Women don’t break away from abusive men, Porter explained, because they have a roof over their head and food. They don’t have a job, job skills, money, including rent for a place to hide out, or a credit card.
The abusive man has planned the isolation and wants it that way. A woman will leave an abusive man five to seven times before she makes the break, Porter explained, because of the threats to kill her, kill her children or kill himself.
“And we’ve seen that happen,” she noted. “When a woman leaves, it’s the most dangerous time for her.”
Mahoning and Trumbull counties have transitional homes where women can stay for up to two years. During this time, Porter said, women have time to put their lives together, which can include getting a divorce, permanent housing, job skills, an education and learning daily skills such as how to write a check.
Marcia Tiger, director of Trumbull County Children Services, said mothers allow men to move in because some haven’t had their needs met. Those include economic needs, a relationship or drugs, Tiger said. The men are sometimes intolerant and aren’t accustomed to taking care of children.
This year, two men are facing trial in Trumbull County for killing children in their own households:
UFreddy Miller, 2, died of a beating March 1. Randall M. Thomas could face the death penalty if convicted of the murder that occurred in a Warren apartment where he was staying with his brother and his brother’s girlfriend.
USept. 20, 14-month-old Destiny Nicole Seybert died of head trauma that police say was the result of a beating. Jamie Champlin, 27, the live-in boyfriend of the toddler’s mother at their apartment in Niles, is awaiting trial for charges of murder and child endangering.
Dr. Humphrey Germaniuk, Trumbull County’s forensic pathologist in the coroner’s office, said he believes that aggression toward a child is the result of environment.
A man returns home and sees the house in a mess and reacts toward the child — chronically, intermittently or as a one-time abuser, he explained. Dr. Germaniuk said a chronic child abuser views the youngster as a disruption in his life with his girlfriend and has an “over-exaggerated” response.
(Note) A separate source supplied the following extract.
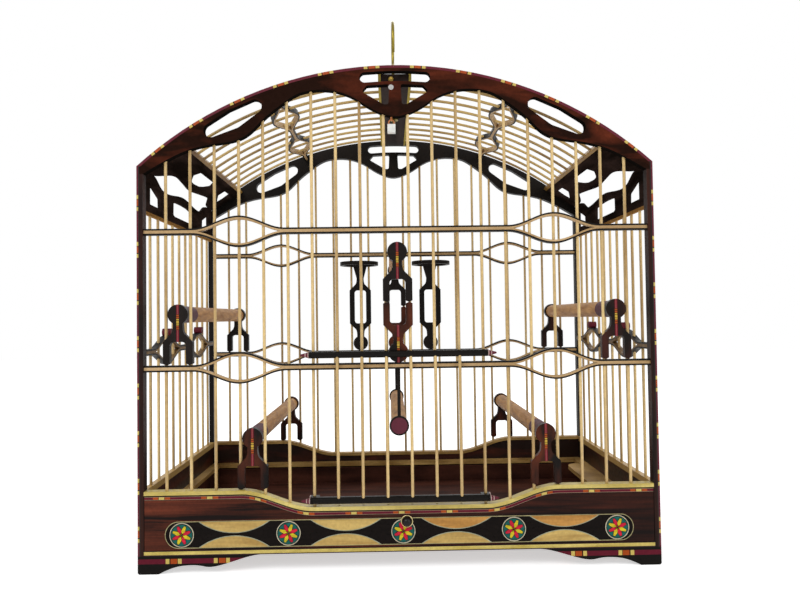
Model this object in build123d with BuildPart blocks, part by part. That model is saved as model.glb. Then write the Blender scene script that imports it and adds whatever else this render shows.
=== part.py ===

The intermittent abuser turns verbally or physically violent toward the child and then is remorseful. He ends up giving the child something to show he’s sorry. However, the cycle continues and the child usually ends up in the custody of Children Services.
Most of these men, he said, have limited skills and education. It’s education that can resolve many problems that cause abuse, he noted. An education leads to a job and a marketable skills.
In Amy’s case, she has been the one to get a job since her February split, making just enough money to pay her bills. ‘It’s working out real well,” she said. “He literally has no control over me.”